The algorithm so far is quite simple, built upon the previous iteration that detects increasing or decreasing sequences. While the input is monotonous, the values are stacked. If the value becomes increasing, the stack is flushed to the top of the working area and the next data are accumulated there until the end of the run.
Otherwise the data get pushed on the stack while they are monotonous or decreasing. When the run ends, the current run is popped in reverse order and moved to the working area, to make an increasing run.
After each run, the position and length of the run should be pushed on the stack but that will be for the next version... and once we have this list of elements on the stack we can merge-sort them as they should.
Back to basics
08/20/2022 at 13:25 • 0 comments

Now that #PEAC on the schedule, I realise that no matter how I turn thing around, it always ends up with some sort of "classic" sorting so why even fight ?
Should I hash the hell out of the data set, I will get tons of buckets, sure, but each bucket must still be sorted anyway because that's how they are expected to be in the end, right... So what's holding me back ? I guess it's the large block moves, at the end of the N×log(N) spectrum. Small blocks are fine but if they grow, the high-level, end-of-sort merges become... heavy. Hashing data can help with this issue, so we can work with "small" blocks of around 100 to 1000 items each. Maybe 256 is the sweet spot. This way, no fear to spend a lot of time managing big blocks at the end of the sort. And it's possible to merge several blocks at a time, in both directions, right ? So let's consider a 2×4 merge operation for later. But we have to start somewhere.
For now I'm back to the "simpler" algo which uses a dual-purpose stack at the top of the main area.
Has anybody...
08/20/2022 at 12:55 • 0 comments

Has anybody merged runs from both ends ?

...

Merge sort is traditionally done from one end (usually the low one) to the other. But what can prevent us from doing it from both ends ?

The code is longer, sure, but modern OOOx processors have incredibly large windows of execution with more than a hundred instructions "in flight" at the same time so managing both ends at the same time would help "parallelise" the execution and the only time both ends must re-sync is when they reach the middle of the output buffer.

Instant 2x speedup with little algorithmic change, who could refuse ?
.
.
.
Edit:
OK I see a situation where this would create problems : with runs of equal data so this is a special case to take into account.
Memory re-organisation
08/18/2022 at 14:21 • 0 comments

YAMS started like another classic sort algo but it is slowly moving away from the sorting crowd, in particular after I wrote the Project Details that links it to the #PEAC project.

The original idea was derived from the standard data organisation with a "main playing field" and an auxiliary dual-purpose stack. See below.

But writing the project description made me realise that it was not really adapted to how I would use the algo and organise the data to process PEAC data. In short: as a reordering buffer.

So in the ideal case I have a dripping stream of numbers that must be sent to 2 output streams, one ordered by one key with quite a lot of locality (but not perfectly in order due to wildly varying computation times), the order with a different key that is randomly spread all across the possible range. So these are 2 different strategies though hopefully a single algo would work well enough.

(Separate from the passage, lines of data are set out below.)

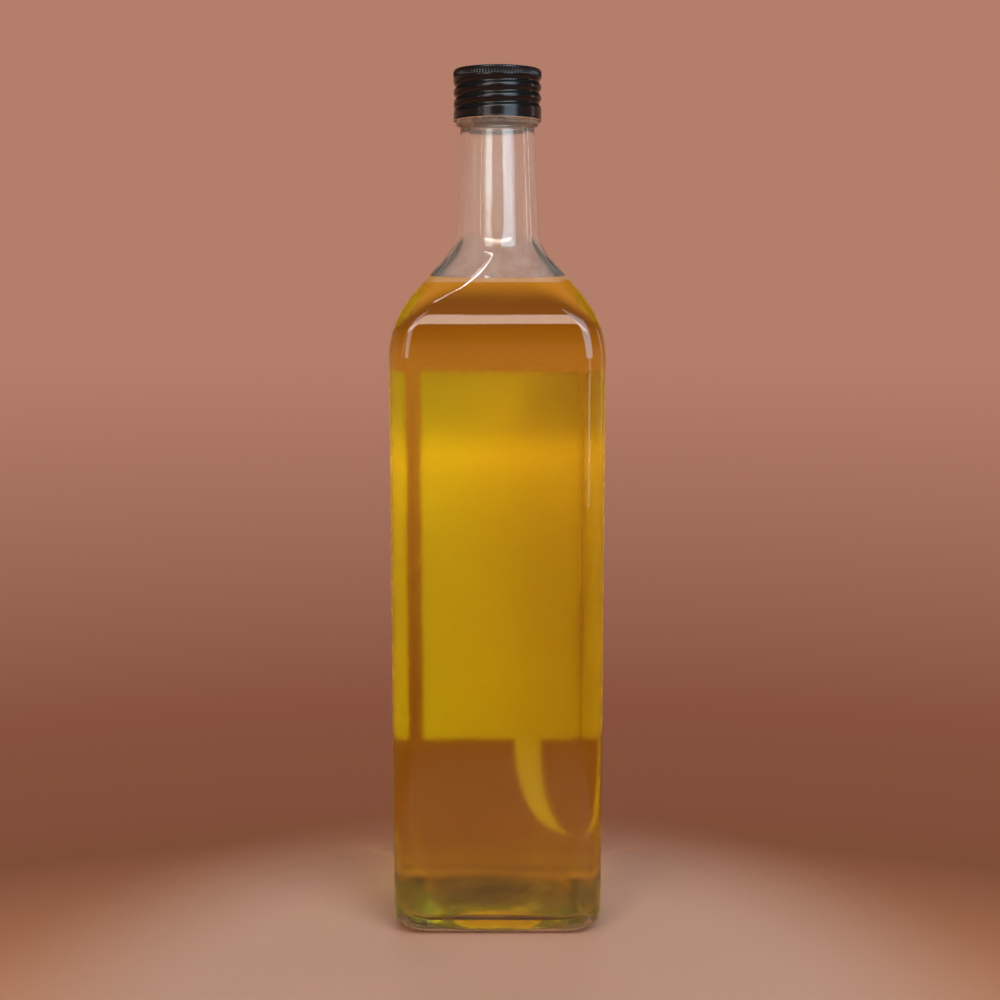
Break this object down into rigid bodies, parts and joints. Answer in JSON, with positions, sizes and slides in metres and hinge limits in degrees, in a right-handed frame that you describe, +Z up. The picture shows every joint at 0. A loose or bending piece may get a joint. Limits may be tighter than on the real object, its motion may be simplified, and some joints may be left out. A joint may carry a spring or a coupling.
{
  "type": "sunflower oil bottle",
  "caption": "Square clear-glass bottle of golden oil with rounded shoulders, a slim round neck, a black screw cap and a plain label on the rear face.",
  "frame": {"origin": "middle of the base, at the height of the surface that the bottle stands on", "axes": "+Z up along the bottle's axis, +Y out of the face that carries the label, +X to the right as seen from the bare front face"},
  "size_m": [0.0746, 0.075, 0.306],
  "materials": {
    "clear_glass": "clear, smooth, with a faint green tint at thick places",
    "sunflower_oil": "clear golden yellow liquid",
    "black_cap": "glossy black lacquer on thin aluminium",
    "label_paper": "matt paper with a plain printed field"
  },
  "bodies": {
    "root": {"bottle_glass": "clear_glass", "oil": "sunflower_oil", "cap": "black_cap", "label": "label_paper"}
  },
  "joints": []
}
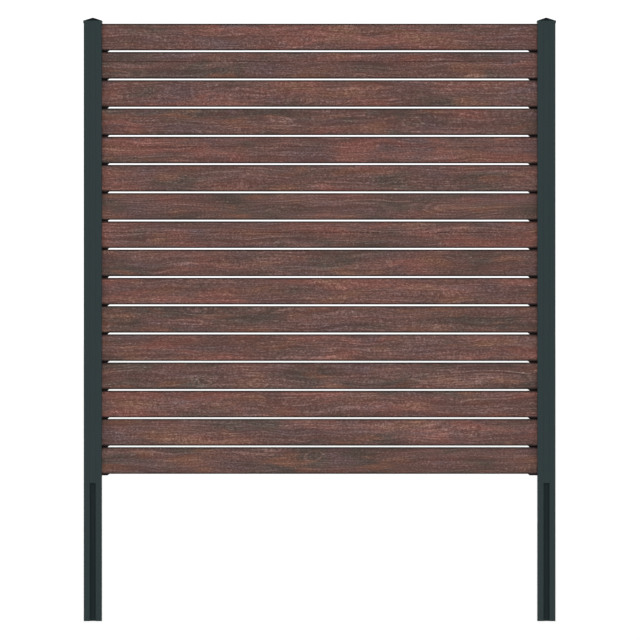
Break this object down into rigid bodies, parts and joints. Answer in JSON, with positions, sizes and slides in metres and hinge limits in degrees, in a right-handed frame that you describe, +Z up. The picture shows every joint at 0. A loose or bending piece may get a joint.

The first big departure is to get rid of the traditional data organisation ("you get a whole buffer already filled with data and you shuffle them in place") and simply consider that each buffer has a predetermined size (constrained by available RAM) that is progressively filled by data in random order. So this would be some kind of insertion sort ?

One interesting characteristic of the data generated by PEAC is that all keys are different, but I don't want to rely on this. In a special case, the equality test could be a "canary", a hint that something wrong happened upstream. But this is not the subject here.

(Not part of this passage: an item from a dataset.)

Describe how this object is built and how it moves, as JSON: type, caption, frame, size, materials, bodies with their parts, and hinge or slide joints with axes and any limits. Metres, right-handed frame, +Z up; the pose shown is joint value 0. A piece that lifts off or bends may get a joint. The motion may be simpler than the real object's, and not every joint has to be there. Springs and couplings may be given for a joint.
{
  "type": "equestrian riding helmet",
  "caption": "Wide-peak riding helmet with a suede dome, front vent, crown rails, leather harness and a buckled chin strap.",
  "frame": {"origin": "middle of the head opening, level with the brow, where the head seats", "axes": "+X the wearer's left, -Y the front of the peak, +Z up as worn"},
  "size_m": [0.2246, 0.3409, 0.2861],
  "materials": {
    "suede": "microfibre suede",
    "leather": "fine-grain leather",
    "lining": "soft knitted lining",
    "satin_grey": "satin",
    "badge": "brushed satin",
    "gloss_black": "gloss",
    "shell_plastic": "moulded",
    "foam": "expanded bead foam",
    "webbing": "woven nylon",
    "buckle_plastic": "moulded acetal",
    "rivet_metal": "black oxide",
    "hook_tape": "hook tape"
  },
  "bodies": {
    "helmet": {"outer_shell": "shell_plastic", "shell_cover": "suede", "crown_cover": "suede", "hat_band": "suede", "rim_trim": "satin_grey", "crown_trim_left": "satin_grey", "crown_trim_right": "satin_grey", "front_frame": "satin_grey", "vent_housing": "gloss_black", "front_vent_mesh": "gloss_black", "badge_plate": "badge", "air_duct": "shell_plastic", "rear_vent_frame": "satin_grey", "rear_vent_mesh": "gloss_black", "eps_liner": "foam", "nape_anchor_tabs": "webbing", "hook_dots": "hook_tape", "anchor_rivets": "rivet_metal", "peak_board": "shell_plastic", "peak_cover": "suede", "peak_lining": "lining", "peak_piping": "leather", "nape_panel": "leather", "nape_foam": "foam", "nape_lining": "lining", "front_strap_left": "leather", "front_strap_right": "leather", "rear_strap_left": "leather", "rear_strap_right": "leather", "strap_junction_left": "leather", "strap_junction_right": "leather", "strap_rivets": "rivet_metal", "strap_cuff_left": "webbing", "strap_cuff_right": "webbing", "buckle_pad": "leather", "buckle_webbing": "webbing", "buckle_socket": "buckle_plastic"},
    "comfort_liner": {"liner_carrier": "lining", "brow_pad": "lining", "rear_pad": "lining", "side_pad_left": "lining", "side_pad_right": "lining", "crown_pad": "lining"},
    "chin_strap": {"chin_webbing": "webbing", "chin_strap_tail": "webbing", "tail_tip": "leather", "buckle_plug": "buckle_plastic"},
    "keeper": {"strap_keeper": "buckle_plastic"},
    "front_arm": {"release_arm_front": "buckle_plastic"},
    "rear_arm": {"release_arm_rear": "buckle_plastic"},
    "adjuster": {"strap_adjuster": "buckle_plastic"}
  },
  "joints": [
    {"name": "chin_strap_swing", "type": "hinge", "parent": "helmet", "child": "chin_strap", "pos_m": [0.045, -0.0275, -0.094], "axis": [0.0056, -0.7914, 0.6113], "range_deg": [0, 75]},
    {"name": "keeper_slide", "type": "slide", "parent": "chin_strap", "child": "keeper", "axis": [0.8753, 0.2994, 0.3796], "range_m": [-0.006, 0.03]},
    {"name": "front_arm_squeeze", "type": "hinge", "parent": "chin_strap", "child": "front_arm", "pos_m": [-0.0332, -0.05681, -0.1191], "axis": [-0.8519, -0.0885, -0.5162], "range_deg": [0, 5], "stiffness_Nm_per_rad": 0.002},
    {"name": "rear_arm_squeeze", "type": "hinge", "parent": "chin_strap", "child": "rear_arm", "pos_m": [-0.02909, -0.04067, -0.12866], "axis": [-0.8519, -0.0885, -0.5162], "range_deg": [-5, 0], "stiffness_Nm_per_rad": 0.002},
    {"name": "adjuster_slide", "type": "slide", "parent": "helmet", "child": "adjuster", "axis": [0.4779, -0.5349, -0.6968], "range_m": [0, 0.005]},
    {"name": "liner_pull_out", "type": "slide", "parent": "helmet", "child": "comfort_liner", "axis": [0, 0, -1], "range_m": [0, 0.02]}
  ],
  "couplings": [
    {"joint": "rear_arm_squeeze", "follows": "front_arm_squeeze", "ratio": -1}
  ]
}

So I have a "reorder buffer" for each of the 256 chunks of my data, let's say 16MB per chunk. It gets progressively filled by incoming data in a more-or-less random order.

The first idea is to merge the "playing field" with the stack space, noting that if a looooong run was stacked before being copied to the main field, it would fill either one of the buffers yet leave one half of the total space unused. So the new hybrid organisation would have a "heap-stack"-like organisation, with the incoming/reordering stack at the top of the space, growing down, and the main playing field (or bulk of the data) at the bottom, the first addresses.

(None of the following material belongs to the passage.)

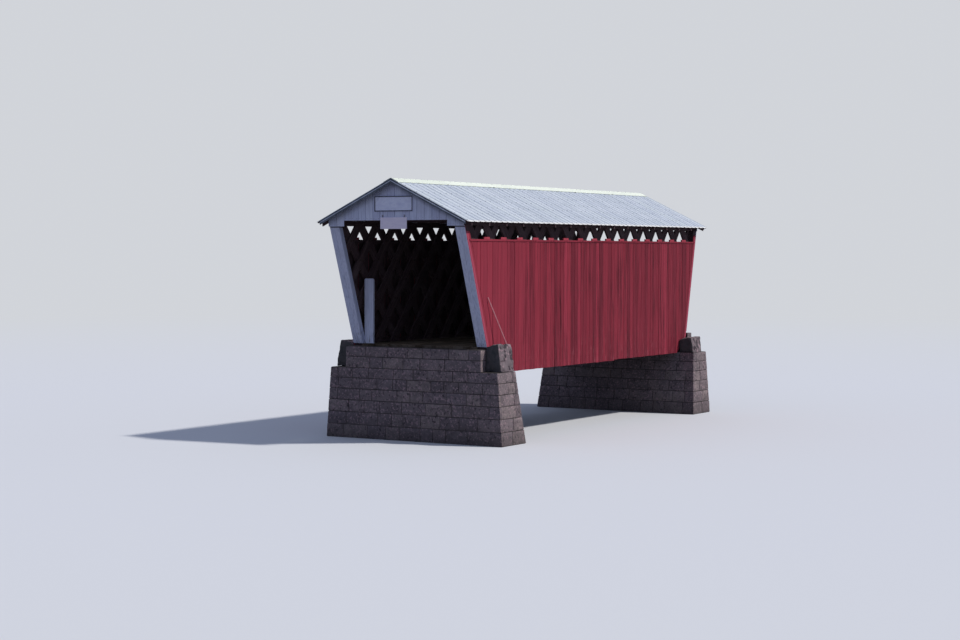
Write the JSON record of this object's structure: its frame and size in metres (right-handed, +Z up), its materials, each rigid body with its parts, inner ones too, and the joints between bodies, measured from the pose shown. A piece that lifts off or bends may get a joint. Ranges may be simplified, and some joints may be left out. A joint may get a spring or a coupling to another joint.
{
  "type": "covered bridge",
  "caption": "Single-span timber covered bridge with lattice trusses, red boarded sides, white raked portals, a metal gable roof and masonry abutments.",
  "frame": {"origin": "middle of the plan at the foot of the abutments", "axes": "+Y along the bridge away from the portal with the two boards, +X to the right of someone driving in through it, +Z up"},
  "size_m": [6.5392, 16.94, 8.1666],
  "materials": {
    "masonry": "rough",
    "timber": "weathered",
    "deck_wood": "worn",
    "red_paint": "weathered paint",
    "white_paint": "matte paint",
    "roof_sheet": "weathered galvanised"
  },
  "bodies": {
    "root": {"near_abutment": "masonry", "far_abutment": "masonry", "near_right_cheek": "masonry", "near_left_cheek": "masonry", "far_right_cheek": "masonry", "far_left_cheek": "masonry", "near_bed_timber": "timber", "far_bed_timber": "timber", "right_lower_chord": "timber", "left_lower_chord": "timber", "right_upper_chord": "timber", "left_upper_chord": "timber", "right_lattice_outer": "timber", "right_lattice_inner": "timber", "left_lattice_outer": "timber", "left_lattice_inner": "timber", "near_right_post": "timber", "near_left_post": "timber", "far_right_post": "timber", "far_left_post": "timber", "floor_beams": "timber", "deck": "deck_wood", "tie_beams": "timber", "right_rafters": "timber", "left_rafters": "timber", "right_laths": "timber", "left_laths": "timber", "right_roof": "roof_sheet", "left_roof": "roof_sheet", "ridge_cap": "roof_sheet", "right_siding": "red_paint", "left_siding": "red_paint", "right_nailers": "red_paint", "left_nailers": "red_paint", "right_top_rail": "red_paint", "left_top_rail": "red_paint", "near_gable": "white_paint", "far_gable": "white_paint", "near_right_jamb": "white_paint", "near_left_jamb": "white_paint", "far_right_jamb": "white_paint", "far_left_jamb": "white_paint", "upper_board": "white_paint", "hanging_board": "white_paint", "guard_plank": "white_paint"}
  },
  "joints": []
}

Well my first example of under-use of the total space is not the best because it would work only for very long downwards/decreasing data runs, since data are aggregated from the top, and the "top" of the stack (going down) would reach the top of the highest run. At this point, the whole existing buffer would have to be flushed to make room for the new run... Or the buffer would have to be interrupted. These two things have to happen anyway because the buffer is likely to be smaller than the data to hold.
At these scales, where the whole data set spans a couple of external SSD, I'm not much concerned by the fine-tuning of the sorts and I just want to shave anything I can and go straight to the point. And the point is that now, to me, it looks a lot like... Have you ever watched DEFRAG.EXE running ?
Things like that pop up in my head...
The point is for the data to be inserted the earliest possible at the right place to limit the further moves, so how can one determine this supposed place ? A hash table now appears in my mind, directly indexed by the key. The merge idea totally jumps out of the window for now, at least for the low-level reorganisation. But this ensures, unlike the stack idea, that there will be few small mergers for random data, and this would be directly proportional to the size of the buffer. Good bye stack !
The whole range of the keys can then be bucketted to death, with as many sub-hashes as necessary to prevent cascading effects from one bucket to another, when a bucket becomes congested. When the time comes to dump them as they are too annoying to optimise (above 50% fill) each bucket gets "coalesced" (all the entries are successive entries by removing the empty spaces, this is O(n) operations) then the coalesced block is written to disk consecutively with the previous sub-hash. If a whole dump can manage runs of at least 1GB each time, it's a pretty effective strategy for PEAC scanning.
The "sort" needs to know how many bits are used by the key, then how many key bits index the hash table number, then the key bits for the given hash... I want to keep the sub-hashes, or "buckets", small to ease management and keep the algo simple and fast, because now the problem has shifted to a "collision avoidance and mitigation" strategy. This also helps with input data with a narrow range. The merge itself is now pushed to a later stage when the data sink will open and read many files that are locally sorted.
Damnit, the more I write, the more the whole original thing falls apart.
First steps
08/18/2022 at 00:59 • 0 comments

Today, Thursday 2022/8/18, I created the project and uploaded the first file sort_20220818.html.txt which contains some basic code for testing the algorithm.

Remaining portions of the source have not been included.